New Year’s Resolutions for Musicians – and the Union

Financial Vice President's Report

Volume 114, No. 12December, 2014

Tom Olcott

As another year ends and a new year begins, it’s a good time to reflect on our goals for 2015 and beyond. Here’s my list.

1. Let’s fight for live music

Trombonist Tom Olcott is the Recording Vice President of Local 802 and the supervisor of the union's concert department.

Trombonist Tom Olcott is the Recording Vice President of Local 802 and the supervisor of the union’s concert department.

How good are you at advocating for live music? Are you doing everything possible? Are you a member of a synagogue or church that could produce more live music? Do you belong to any kind of community group or club that can sponsor a live performance? If you live outside of the city, does your local chamber of commerce sponsor live music – like a Hanukkah or Christmas concert, indoors or outdoors? Are there public bandshells or community spaces where live music could be staged?

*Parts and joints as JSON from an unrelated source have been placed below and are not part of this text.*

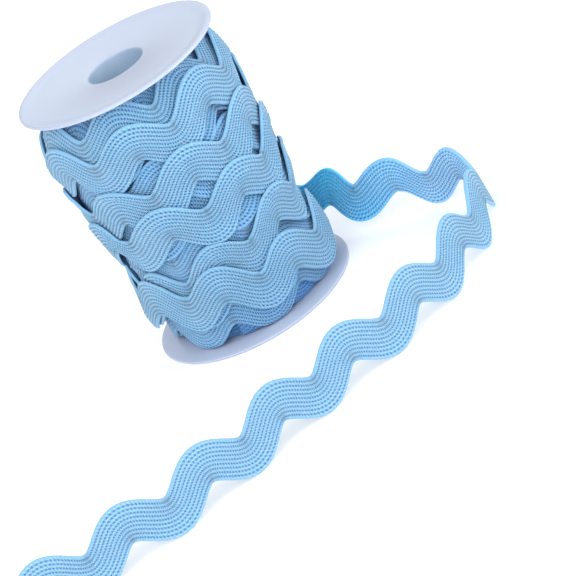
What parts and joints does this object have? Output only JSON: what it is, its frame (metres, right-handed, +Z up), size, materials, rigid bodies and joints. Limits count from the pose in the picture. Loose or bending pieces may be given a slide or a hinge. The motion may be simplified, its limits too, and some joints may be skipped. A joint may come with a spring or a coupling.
{
  "type": "spool of ric rac trim",
  "caption": "Roll of wide wavy ric rac trim wound on a flanged plastic spool that stands on one flange, with its loose end standing on edge in a wide bend.",
  "frame": {"origin": "on the surface that the roll stands on, under the middle of the box round the roll and its loose end", "axes": "+Z up along the spool's axis, -Y the front, +X the side on which the loose end comes round"},
  "size_m": [0.1586, 0.1372, 0.08],
  "materials": {
    "moulded_plastic": "milky injection-moulded polypropylene, satin",
    "woven_trim": "sky blue braided polyester, ribbed along its length, soft sheen"
  },
  "bodies": {
    "root": {"spool": "moulded_plastic", "winding": "woven_trim", "loose_end": "woven_trim"}
  },
  "joints": []
}
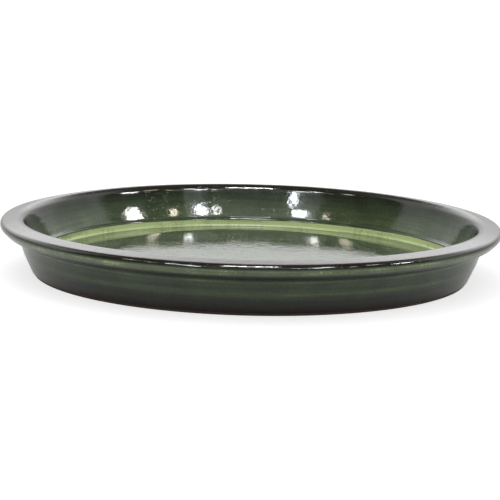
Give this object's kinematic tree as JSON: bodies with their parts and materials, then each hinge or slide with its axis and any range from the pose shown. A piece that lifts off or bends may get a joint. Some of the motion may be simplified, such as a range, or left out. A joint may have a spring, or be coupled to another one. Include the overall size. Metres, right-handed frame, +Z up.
{
  "type": "plant saucer",
  "caption": "Round glazed stoneware saucer with a flat overhanging rim, a raised flat seat for a plant pot in its stepped well and a bare foot ring.",
  "frame": {"origin": "centre of the foot ring, on the surface that the saucer stands on", "axes": "+Z up along the turning axis; the saucer is round, so +X and +Y are any two square directions"},
  "size_m": [0.4, 0.4, 0.0444],
  "materials": {
    "fired_clay": "bare dark brown fired stoneware, matt and slightly gritty",
    "inside_glaze": "glossy dark green glaze, pale yellow-green where it pools at the step, brown-black at the rim",
    "outside_glaze": "glossy dark green glaze, yellow-green on the lower half of the rim face, brown-black on edges"
  },
  "bodies": {
    "root": {"clay_body": "fired_clay", "inside_glaze": "inside_glaze", "outside_glaze": "outside_glaze"}
  },
  "joints": []
}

We have to continually create a demand for live performance. With individual perseverance, bolstered by the support of Local 802, we can make community outreach an important addition to Local 802’s mission, and by doing so, we can help make communities more economically and culturally viable. If this effort were successful, it would mean more work for all. We should all strive for a more vital concert environment, and more diverse and more engaged audiences. We can look for employment opportunities in unlikely places. We can look for new audiences in familiar locations. We can work together to explore those opportunities. Local 802 will be a willing partner if any member seeks these new directions. The union can help you make connections. You just have to let us know how we can help. Call my office for more information. Think outside of the box!

2. Play for what you deserve!

I invite all classical chamber musicians to come to my office and discuss ways to structure your employment so that health and pension contributions might become a regular part of your compensation. Whether you are the Chamber Music Society of Lincoln Center or a cutting-edge cooperative ensemble, we are here to assist you in earning the wages and benefits you deserve. I also invite all younger musicians to visit my office whenever you get called for a job that pays poorly. Often, a conductor will tell you that a job is an “opportunity” that will lead to bigger and better things. But somehow you end up playing for $100 (or you play a recording session for free) and the bigger and better things never materialize. If and when you talk to us, you can be assured of confidentiality and that your concerns regarding your employment will be pursued as far as you want. If you contact us, there is a much stronger chance that you will earn reasonable compensation than if you choose to accept your status quo. As a union, we are strong when we are united. If you agree to play for peanuts, you drag other musicians’ wages down as well. This is a race to the bottom. Let’s not become our own worst enemies. Always remind yourselves that you are the union, and that the staff is here to help, not hinder, your career. We truly want the best for you!

3. Taking care of business

Local 802 needs to keep a closer watch on the board members and administrators of our orchestras and ensembles. We have to demand that orchestra board members do the necessary work to keep an ensemble vital and strong. And we will help by encouraging musicians’ participation in fundraising activities.

Dancers in the Paul Taylor Dance Company will now be dancing to live music again. This victory was one of Local 802's bright spots in 2014. Photo: Paul B. Goode

Dancers in the Paul Taylor Dance Company will now be dancing to live music again. This victory was one of Local 802’s bright spots in 2014. Photo: Paul B. Goode

4. When live music wins, we all win

Finally, let’s remember one of our biggest victories in 2014. After years of dialogue with Local 802, the Paul Taylor Dance Company will now present its next Lincoln Center season with live music, after not having live music for many years. We must give credit to the company itself, which reflects a responsible blend of artistry and professionalism. I applaud the Paul Taylor Company and hope that other dance companies will come to the same outcome. The classic dance and ballet repertoire was based on live music. Live music and live dance go together. Local 802 is every dance company’s potential artistic partner. Other dance companies, please take note.

Finally, for our New Year’s resolutions:

For musicians, let us all make our glorious art a part of every New York community.

For those who are on the business end of music – the board members and administrators of ensembles and orchestras – Local 802 is not your enemy. Call us.

For skeptics, let us prove to you that the union is more than willing to help navigate new approaches as we all adapt to a constantly shifting marketplace. No matter what, music and creativity will always thrive. The trick is to be economically viable, while making sure that the art continues to sing.

Best New Year’s wishes to all beloved friends, colleagues and the members of Local 802.